How do companies stay competitive and gain a marketplace edge? For many, it’s about headhunting and looking to find the high potential star employees from rivals, other industries, or top educational institutions. Hiring the best is obviously impact-generating; however, hiring high potential employees is not easy and is wrought with pitfalls and challenges.
Certainly, demand for high potential employees has never been higher—companies are sitting on cash and any hiring is carefully calibrated to find the best and brightest. But, as in life, you get what you pay for. High potential employees cost a lot of money to hire and even more in terms of incentives, bonuses, and benefits to keep. What’s risky, though, is that every company is different—the large investment necessary to acquire a star doesn’t always equate to a cultural fit and because high performers are in demand, there’s a constant temptation to move on to different things.
As this article from Inc. Magazine states, customers who do business with you because of a star employee may very well follow that person to their new employer if they leave your organization. This is where strong corporate culture is critical—customers may develop loyalty to your star employee and not to your business if the culture isn’t highly evident.
Hiring hi-po workers creates big challenges for maintaining impact over the long term. From keeping high potential performers content to dealing with egos to encouraging them to work in teams or collaborate, it again points to the necessity to hire with incredible precision—no easy task. HR Perspectives touches on some of the behavioral risks that come with attracting star employees from outside the organization.
So if high potential employees are necessary to gain a competitive advantage, how can they be cultivated or acquired at a minimum of professional and behavioral risk?
The answer is actually right under your nose – don’t hire stars, develop them.

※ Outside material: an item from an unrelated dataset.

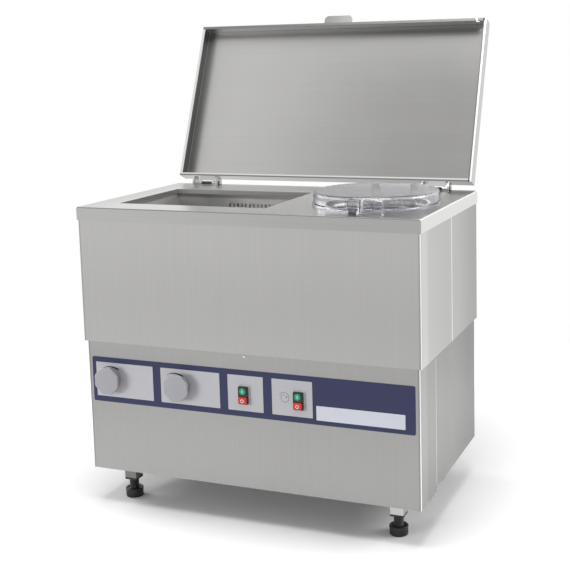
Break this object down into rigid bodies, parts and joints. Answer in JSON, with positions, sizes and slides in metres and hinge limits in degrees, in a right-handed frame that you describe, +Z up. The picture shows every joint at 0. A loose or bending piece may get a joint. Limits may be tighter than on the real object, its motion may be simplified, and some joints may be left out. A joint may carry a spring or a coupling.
{
  "type": "vegetable washing machine",
  "caption": "Floor-standing stainless vegetable washer and spin dryer with open steel lid, clear round cover, control strip and screw feet.",
  "frame": {"origin": "on the floor, midway across the width and midway along the depth of the outline with the lid open", "axes": "+Z up, +Y to the back, +X to the right seen from the front"},
  "size_m": [1.05, 0.8624, 1.4544],
  "materials": {
    "satin_steel": "satin",
    "bare_steel": "satin",
    "clear_plastic": "clear",
    "dark_block": "matte",
    "black_plastic": "matte",
    "navy_print": "semi-gloss",
    "pale_print": "semi-gloss",
    "knob_grey": "matte",
    "pale_bezel": "matte",
    "green_plastic": "gloss",
    "red_plastic": "gloss"
  },
  "bodies": {
    "cabinet": {"worktop": "satin_steel", "upper_front_panel": "satin_steel", "upper_rear_panel": "satin_steel", "lower_front_panel": "satin_steel", "lower_rear_panel": "satin_steel", "floor_pan": "satin_steel", "corner_posts": "satin_steel", "post_inserts": "black_plastic", "foot_stems": "black_plastic", "foot_discs": "black_plastic", "wash_tank": "satin_steel", "wash_basket": "satin_steel", "dryer_casing": "satin_steel", "spin_drum": "satin_steel", "drum_spindle": "bare_steel", "dryer_collar": "satin_steel", "cover_ears": "bare_steel", "lid_ears": "bare_steel", "control_strip": "navy_print", "window_plates": "pale_print", "name_bar": "pale_print", "knob_shafts": "bare_steel", "button_bezels": "pale_bezel", "button_housings": "black_plastic"},
    "lid": {"lid_shell": "satin_steel", "lid_grip": "satin_steel", "lid_knuckles": "bare_steel"},
    "dryer_cover": {"clear_cover": "clear_plastic", "cover_magnet": "dark_block", "cover_knuckles": "bare_steel"},
    "left_knob": {"knob_left": "knob_grey"},
    "right_knob": {"knob_right": "knob_grey"},
    "left_green": {"green_button_left": "green_plastic"},
    "right_green": {"green_button_right": "green_plastic"},
    "left_red": {"red_button_left": "red_plastic"},
    "right_red": {"red_button_right": "red_plastic"}
  },
  "joints": [
    {"name": "lid_hinge", "type": "hinge", "parent": "cabinet", "child": "lid", "pos_m": [0, 0.1687, 0.906], "axis": [-1, 0, 0], "range_deg": [-112.8, 0]},
    {"name": "cover_hinge", "type": "hinge", "parent": "cabinet", "child": "dryer_cover", "pos_m": [0.313, 0.0347, 0.914], "axis": [-1, 0, 0], "range_deg": [0, 85]},
    {"name": "left_knob_turn", "type": "hinge", "parent": "cabinet", "child": "left_knob", "pos_m": [-0.436, -0.3986, 0.389], "axis": [0, -1, 0], "range_deg": [-90, 90]},
    {"name": "right_knob_turn", "type": "hinge", "parent": "cabinet", "child": "right_knob", "pos_m": [-0.205, -0.3986, 0.389], "axis": [0, -1, 0], "range_deg": [-90, 90]},
    {"name": "left_green_press", "type": "slide", "parent": "cabinet", "child": "left_green", "axis": [0, 1, 0], "range_m": [0, 0.003], "stiffness_N_per_m": 600},
    {"name": "right_green_press", "type": "slide", "parent": "cabinet", "child": "right_green", "axis": [0, 1, 0], "range_m": [0, 0.003], "stiffness_N_per_m": 600},
    {"name": "left_red_press", "type": "slide", "parent": "cabinet", "child": "left_red", "axis": [0, 1, 0], "range_m": [0, 0.003], "stiffness_N_per_m": 600},
    {"name": "right_red_press", "type": "slide", "parent": "cabinet", "child": "right_red", "axis": [0, 1, 0], "range_m": [0, 0.003], "stiffness_N_per_m": 600}
  ]
}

The strongest organizations with the best employees often promote from within—their best and brightest, who understand the culture and the vision, are nurtured and developed into high performers. Ramp-up time is less and these stars are likely to engage with your firm and repay your investment with loyalty. This strategy is predicated on finding and nurturing high-performing employees in every department and function.
You want to create, in essence, the all-star team.
This is not an easy proposition, as competitive pay, flexibility, employee training and development, and enlightened management are all necessary factors to create stars in your organization. However, there are key factors that go outside of these more typical foci, like focusing on each employee to look at what makes them tick.
It’s less about technical proficiency and more about the ways employees naturally tend to think and behave. By understanding intimate aspects of each individual, leadership can choose how to invest in and develop a star.